-------- EXERCISE DATA
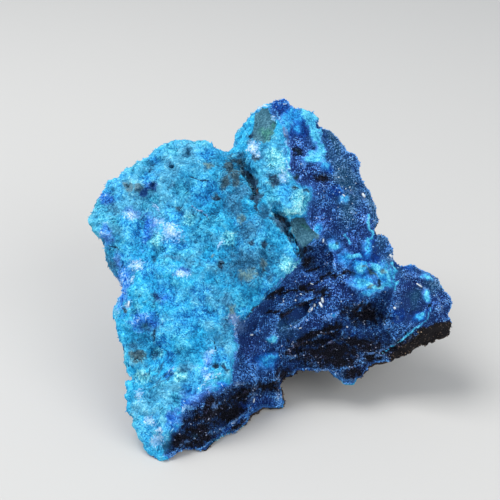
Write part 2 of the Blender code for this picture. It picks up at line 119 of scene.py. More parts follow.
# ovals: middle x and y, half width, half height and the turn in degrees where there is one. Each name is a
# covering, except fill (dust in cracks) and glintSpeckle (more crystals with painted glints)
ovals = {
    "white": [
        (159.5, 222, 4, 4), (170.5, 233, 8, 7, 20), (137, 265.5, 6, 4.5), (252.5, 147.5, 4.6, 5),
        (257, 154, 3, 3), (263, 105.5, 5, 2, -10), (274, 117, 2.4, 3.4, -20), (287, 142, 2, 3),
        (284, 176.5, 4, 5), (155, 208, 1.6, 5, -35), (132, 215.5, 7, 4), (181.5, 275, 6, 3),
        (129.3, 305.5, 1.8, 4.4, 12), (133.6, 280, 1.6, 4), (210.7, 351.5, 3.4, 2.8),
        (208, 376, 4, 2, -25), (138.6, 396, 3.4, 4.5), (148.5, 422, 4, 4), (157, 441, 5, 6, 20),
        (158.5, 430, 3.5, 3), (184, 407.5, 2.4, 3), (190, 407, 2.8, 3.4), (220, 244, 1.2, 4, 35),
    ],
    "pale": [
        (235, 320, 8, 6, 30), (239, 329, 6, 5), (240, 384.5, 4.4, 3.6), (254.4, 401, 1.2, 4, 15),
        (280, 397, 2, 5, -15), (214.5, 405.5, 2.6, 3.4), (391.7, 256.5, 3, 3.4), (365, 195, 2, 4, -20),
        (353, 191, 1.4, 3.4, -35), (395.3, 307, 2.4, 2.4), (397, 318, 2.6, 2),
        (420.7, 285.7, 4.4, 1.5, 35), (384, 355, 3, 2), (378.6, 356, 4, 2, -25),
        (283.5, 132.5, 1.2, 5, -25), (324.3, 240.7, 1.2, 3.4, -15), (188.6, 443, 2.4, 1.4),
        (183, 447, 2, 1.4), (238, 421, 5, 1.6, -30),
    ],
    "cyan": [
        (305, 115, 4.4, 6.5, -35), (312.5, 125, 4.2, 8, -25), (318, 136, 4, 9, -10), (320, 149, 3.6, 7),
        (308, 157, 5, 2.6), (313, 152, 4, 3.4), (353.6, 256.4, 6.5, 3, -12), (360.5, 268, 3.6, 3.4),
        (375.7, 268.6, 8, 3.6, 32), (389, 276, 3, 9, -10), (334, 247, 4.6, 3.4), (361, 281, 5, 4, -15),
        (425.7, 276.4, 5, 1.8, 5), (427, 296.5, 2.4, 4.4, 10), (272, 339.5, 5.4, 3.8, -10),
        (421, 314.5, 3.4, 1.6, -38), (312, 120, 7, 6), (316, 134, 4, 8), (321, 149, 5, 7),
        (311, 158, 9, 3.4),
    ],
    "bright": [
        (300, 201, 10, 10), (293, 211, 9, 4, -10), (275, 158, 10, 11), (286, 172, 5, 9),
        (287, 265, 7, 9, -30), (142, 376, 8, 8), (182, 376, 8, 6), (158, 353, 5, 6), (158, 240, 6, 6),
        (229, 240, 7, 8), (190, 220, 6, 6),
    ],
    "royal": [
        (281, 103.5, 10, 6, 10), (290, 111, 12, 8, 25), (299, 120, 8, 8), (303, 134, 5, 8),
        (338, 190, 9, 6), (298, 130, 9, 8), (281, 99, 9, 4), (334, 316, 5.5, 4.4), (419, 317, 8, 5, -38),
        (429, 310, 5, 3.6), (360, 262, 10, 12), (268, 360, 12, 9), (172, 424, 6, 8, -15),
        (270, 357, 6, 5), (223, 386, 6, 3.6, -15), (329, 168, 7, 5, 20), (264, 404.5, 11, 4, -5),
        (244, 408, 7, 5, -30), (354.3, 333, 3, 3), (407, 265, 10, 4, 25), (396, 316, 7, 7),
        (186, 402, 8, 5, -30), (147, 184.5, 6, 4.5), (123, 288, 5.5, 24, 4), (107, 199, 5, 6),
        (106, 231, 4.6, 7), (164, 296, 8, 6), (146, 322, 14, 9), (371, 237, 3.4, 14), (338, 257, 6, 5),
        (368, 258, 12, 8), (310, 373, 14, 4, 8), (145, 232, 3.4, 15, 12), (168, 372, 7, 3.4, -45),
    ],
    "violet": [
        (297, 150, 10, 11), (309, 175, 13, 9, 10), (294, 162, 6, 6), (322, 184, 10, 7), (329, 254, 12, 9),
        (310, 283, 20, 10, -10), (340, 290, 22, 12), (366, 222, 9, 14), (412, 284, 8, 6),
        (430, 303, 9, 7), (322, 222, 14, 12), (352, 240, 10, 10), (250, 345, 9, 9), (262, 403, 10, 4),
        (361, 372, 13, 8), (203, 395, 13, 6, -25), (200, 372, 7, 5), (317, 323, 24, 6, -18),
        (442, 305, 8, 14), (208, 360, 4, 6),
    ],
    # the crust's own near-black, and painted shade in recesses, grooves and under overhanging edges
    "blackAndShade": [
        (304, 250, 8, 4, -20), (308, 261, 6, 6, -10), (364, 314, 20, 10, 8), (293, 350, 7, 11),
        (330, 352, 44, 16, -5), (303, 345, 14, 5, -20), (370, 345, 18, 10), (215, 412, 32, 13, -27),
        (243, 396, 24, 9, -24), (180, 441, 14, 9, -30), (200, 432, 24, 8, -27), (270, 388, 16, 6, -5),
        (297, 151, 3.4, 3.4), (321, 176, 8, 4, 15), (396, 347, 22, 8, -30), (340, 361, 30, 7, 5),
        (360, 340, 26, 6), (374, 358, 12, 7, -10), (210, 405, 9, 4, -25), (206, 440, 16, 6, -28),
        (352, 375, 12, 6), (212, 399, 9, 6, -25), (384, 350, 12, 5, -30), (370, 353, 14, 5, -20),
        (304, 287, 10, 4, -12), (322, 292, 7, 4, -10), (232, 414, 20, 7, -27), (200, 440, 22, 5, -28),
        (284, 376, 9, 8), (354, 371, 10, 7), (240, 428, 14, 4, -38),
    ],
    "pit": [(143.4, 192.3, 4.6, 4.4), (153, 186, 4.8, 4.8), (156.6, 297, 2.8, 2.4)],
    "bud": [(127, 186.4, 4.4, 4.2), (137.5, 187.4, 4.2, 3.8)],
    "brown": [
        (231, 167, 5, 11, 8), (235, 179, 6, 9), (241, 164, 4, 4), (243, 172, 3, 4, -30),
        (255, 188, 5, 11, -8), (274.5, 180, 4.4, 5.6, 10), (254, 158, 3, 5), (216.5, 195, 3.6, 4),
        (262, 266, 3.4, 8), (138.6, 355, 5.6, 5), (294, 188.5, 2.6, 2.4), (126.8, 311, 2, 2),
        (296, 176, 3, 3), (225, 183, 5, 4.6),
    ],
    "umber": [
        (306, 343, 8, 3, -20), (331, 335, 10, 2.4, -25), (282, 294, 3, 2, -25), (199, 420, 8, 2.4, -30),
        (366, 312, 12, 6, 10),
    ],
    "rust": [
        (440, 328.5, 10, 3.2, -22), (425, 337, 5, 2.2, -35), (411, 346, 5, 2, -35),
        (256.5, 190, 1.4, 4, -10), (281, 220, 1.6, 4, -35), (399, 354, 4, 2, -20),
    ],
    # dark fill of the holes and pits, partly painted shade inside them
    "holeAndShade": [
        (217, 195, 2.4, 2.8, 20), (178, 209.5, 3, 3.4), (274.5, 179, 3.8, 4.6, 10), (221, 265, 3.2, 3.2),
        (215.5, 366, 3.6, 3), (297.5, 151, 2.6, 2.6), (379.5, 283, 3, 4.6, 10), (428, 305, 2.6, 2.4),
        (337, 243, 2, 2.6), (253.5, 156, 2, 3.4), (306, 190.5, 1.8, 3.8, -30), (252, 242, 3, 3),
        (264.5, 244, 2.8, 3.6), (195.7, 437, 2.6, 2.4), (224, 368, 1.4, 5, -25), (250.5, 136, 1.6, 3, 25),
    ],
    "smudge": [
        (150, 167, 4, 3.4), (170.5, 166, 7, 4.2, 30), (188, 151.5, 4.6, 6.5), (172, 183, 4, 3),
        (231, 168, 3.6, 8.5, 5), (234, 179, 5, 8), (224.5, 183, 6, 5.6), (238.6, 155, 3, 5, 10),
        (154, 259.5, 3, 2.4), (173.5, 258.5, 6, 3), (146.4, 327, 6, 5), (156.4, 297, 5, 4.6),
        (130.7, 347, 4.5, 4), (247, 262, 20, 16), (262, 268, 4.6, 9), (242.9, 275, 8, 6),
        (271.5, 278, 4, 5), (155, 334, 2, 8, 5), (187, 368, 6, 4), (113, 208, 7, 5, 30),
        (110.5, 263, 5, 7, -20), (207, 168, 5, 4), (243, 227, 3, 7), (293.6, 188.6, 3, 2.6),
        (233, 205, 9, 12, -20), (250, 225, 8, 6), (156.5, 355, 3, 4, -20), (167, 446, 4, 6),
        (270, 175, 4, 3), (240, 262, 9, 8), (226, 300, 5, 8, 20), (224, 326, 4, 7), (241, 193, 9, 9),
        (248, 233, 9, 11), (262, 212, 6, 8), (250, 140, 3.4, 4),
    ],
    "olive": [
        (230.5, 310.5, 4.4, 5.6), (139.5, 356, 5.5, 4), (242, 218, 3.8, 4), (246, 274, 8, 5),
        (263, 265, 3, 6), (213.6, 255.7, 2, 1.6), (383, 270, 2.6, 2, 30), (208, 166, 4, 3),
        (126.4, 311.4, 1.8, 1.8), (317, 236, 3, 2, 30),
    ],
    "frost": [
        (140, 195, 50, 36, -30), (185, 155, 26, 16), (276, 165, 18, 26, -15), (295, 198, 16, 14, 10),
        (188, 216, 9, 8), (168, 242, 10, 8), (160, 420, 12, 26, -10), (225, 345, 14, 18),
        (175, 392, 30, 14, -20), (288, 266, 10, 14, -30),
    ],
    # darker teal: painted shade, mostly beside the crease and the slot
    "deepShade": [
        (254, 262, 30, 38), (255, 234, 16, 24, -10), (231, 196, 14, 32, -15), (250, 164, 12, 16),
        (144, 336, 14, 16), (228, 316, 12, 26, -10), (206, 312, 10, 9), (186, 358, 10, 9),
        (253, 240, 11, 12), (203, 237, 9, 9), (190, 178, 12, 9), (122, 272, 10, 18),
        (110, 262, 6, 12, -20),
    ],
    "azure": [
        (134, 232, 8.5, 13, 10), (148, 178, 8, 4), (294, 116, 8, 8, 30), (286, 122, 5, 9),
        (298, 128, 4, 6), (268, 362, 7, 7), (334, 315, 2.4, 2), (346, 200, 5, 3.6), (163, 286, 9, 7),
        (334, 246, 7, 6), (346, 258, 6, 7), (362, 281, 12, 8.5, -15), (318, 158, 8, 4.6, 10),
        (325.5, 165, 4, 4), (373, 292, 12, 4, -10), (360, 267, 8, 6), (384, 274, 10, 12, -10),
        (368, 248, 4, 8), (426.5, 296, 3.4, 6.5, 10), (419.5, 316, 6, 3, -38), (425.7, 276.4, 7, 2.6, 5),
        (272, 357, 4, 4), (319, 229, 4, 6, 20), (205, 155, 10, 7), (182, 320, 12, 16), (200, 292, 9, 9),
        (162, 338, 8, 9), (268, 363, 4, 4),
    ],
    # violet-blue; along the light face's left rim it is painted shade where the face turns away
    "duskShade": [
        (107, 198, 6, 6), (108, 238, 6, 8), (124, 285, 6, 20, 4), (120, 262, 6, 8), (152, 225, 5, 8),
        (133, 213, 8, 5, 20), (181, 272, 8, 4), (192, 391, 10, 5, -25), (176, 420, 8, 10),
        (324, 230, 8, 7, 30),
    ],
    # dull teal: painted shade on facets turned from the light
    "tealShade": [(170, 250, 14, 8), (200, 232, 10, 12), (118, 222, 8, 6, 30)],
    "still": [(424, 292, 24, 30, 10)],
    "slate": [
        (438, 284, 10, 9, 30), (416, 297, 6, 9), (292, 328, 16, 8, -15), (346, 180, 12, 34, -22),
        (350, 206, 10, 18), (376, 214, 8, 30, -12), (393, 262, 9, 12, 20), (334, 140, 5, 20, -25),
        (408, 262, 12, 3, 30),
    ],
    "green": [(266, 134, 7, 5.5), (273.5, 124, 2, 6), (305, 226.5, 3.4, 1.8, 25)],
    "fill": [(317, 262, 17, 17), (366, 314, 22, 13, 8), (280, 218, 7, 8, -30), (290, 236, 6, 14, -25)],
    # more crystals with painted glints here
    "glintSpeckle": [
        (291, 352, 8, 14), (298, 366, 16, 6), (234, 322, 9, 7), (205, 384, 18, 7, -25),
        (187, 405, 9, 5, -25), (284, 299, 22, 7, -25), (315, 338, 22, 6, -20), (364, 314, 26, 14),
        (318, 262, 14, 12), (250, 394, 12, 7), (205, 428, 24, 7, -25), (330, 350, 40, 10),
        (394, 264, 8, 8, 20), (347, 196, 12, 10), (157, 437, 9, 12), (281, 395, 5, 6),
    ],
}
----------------
-------- EXERCISE DATA
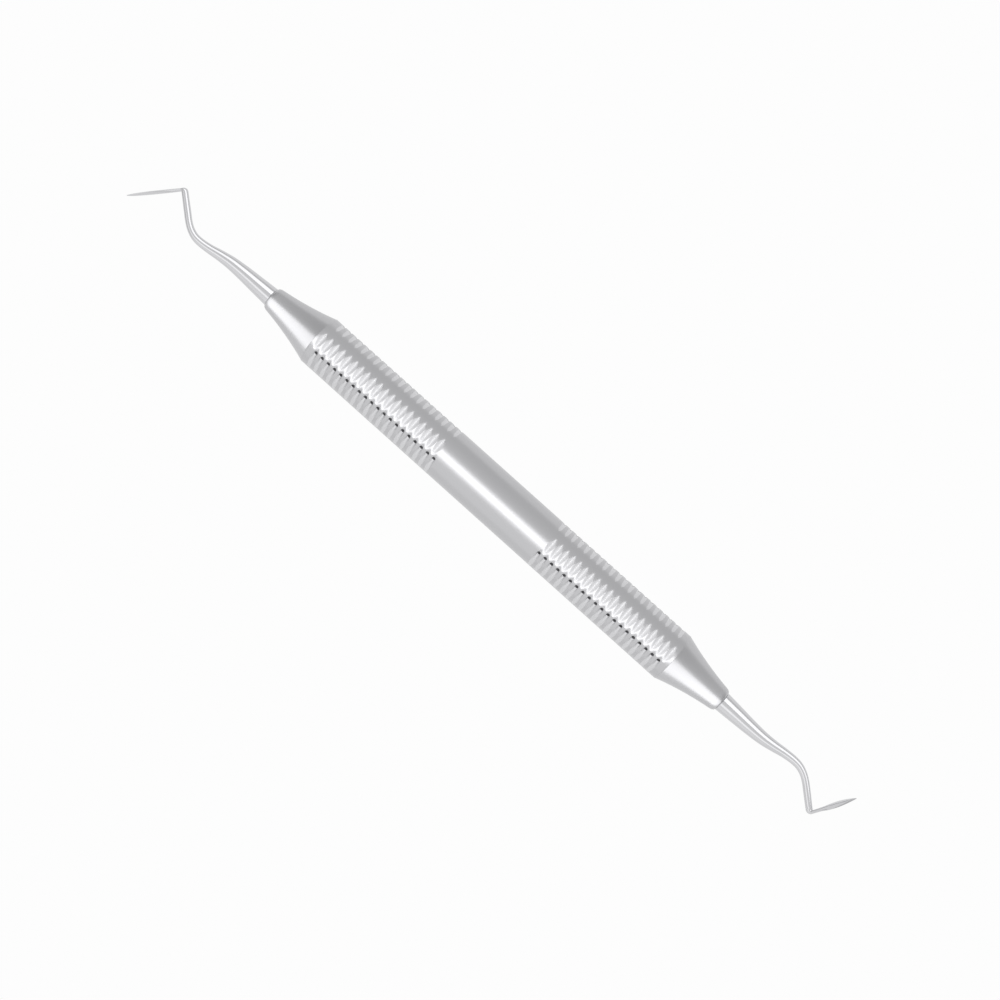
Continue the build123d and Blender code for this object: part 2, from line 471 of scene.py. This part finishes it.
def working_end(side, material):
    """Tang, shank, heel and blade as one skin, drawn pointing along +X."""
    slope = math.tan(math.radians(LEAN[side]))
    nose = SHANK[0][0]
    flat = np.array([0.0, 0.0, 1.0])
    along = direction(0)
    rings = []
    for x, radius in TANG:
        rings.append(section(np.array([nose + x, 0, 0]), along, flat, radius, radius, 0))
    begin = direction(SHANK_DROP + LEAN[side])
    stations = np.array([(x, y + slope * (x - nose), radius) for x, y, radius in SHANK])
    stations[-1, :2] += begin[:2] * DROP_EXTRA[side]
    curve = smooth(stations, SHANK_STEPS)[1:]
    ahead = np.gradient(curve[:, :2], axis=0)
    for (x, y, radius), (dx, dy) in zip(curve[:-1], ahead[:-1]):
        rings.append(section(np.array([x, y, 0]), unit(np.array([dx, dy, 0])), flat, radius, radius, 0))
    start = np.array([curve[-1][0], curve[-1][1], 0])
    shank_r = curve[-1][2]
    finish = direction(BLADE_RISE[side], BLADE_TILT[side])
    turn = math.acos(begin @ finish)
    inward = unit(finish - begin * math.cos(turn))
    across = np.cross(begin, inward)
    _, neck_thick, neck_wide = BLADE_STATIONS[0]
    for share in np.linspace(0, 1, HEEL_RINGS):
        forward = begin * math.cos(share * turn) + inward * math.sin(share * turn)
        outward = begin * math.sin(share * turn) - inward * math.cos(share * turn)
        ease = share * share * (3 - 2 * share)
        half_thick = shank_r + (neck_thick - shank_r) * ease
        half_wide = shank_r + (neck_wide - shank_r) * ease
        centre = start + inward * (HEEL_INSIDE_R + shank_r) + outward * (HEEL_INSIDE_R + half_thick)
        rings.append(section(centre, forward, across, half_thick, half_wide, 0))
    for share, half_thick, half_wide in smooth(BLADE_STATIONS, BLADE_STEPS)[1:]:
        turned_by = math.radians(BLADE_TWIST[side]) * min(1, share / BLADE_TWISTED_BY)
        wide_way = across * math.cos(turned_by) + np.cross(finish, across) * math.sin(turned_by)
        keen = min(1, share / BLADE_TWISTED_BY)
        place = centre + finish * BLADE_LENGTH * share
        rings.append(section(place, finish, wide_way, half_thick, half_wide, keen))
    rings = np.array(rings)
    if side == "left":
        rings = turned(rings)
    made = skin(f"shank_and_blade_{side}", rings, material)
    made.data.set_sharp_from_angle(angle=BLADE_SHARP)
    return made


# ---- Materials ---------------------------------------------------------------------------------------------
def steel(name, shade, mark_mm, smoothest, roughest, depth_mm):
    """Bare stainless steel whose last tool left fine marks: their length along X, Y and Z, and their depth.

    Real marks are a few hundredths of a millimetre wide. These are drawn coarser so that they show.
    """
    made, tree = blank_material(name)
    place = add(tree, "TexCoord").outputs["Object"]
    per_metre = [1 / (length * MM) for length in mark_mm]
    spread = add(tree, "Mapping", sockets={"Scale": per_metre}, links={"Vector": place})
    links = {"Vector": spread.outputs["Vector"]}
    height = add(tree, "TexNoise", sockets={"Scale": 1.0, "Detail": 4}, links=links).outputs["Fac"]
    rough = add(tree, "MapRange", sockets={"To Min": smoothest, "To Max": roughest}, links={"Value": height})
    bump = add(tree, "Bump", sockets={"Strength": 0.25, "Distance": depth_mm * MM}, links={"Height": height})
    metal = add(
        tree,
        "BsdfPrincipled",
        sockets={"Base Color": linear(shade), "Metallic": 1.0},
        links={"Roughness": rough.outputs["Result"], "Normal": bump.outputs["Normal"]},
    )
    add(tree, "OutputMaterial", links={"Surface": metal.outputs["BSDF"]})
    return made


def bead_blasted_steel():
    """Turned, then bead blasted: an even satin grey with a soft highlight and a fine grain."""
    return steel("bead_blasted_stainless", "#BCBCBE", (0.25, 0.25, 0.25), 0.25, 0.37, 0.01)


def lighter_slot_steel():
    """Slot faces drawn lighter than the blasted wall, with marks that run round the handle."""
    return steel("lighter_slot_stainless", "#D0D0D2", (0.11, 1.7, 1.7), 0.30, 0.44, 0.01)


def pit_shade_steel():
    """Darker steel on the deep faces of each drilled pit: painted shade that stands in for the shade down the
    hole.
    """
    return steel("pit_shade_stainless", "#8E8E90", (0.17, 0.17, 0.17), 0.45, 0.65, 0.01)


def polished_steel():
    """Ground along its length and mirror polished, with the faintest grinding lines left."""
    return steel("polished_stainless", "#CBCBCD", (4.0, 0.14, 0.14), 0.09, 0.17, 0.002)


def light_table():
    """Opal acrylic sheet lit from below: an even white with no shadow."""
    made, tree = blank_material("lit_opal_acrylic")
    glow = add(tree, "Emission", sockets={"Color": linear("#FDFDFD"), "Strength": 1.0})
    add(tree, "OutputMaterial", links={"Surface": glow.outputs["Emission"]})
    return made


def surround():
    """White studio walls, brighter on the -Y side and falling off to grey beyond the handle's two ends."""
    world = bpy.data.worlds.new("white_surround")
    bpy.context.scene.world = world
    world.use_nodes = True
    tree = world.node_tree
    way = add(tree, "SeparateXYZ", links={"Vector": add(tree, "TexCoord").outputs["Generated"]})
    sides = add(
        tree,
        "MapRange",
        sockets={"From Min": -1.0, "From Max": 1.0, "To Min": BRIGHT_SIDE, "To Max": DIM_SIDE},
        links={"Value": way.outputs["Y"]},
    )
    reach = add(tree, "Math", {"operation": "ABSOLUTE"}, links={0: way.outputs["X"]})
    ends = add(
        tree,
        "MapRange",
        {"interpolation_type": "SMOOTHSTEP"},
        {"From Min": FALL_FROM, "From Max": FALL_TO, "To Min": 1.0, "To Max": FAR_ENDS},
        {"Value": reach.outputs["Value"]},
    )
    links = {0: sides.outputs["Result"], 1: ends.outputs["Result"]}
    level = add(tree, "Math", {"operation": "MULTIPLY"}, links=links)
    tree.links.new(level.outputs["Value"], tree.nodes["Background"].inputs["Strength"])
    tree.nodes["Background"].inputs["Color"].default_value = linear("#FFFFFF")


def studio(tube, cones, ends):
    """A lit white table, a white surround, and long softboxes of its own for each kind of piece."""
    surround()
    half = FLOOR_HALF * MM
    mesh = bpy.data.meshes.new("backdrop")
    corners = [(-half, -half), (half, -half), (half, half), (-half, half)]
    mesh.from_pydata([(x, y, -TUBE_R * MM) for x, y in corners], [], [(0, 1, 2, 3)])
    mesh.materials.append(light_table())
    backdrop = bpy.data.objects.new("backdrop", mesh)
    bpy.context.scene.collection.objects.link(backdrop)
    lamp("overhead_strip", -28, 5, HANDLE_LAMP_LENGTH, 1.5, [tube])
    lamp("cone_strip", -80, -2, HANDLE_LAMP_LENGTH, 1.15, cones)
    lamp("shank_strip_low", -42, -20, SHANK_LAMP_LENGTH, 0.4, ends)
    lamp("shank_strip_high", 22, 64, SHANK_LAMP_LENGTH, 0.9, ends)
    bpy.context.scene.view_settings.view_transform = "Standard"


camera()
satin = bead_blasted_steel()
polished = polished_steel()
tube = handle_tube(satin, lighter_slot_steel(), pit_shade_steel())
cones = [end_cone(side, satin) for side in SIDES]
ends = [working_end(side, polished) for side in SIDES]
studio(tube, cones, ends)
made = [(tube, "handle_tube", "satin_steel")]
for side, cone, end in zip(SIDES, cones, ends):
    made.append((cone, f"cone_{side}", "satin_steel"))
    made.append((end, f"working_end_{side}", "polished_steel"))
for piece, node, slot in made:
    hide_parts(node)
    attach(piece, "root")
----------------
## THE REQUEST
Extract all lines of the records above that include "scene".

## TASK OUTPUT
Write part 2 of the Blender code for this picture. It picks up at line 119 of scene.py. More parts follow.
Continue the build123d and Blender code for this object: part 2, from line 471 of scene.py. This part finishes it.
    bpy.context.scene.world = world
    bpy.context.scene.collection.objects.link(backdrop)
    bpy.context.scene.view_settings.view_transform = "Standard"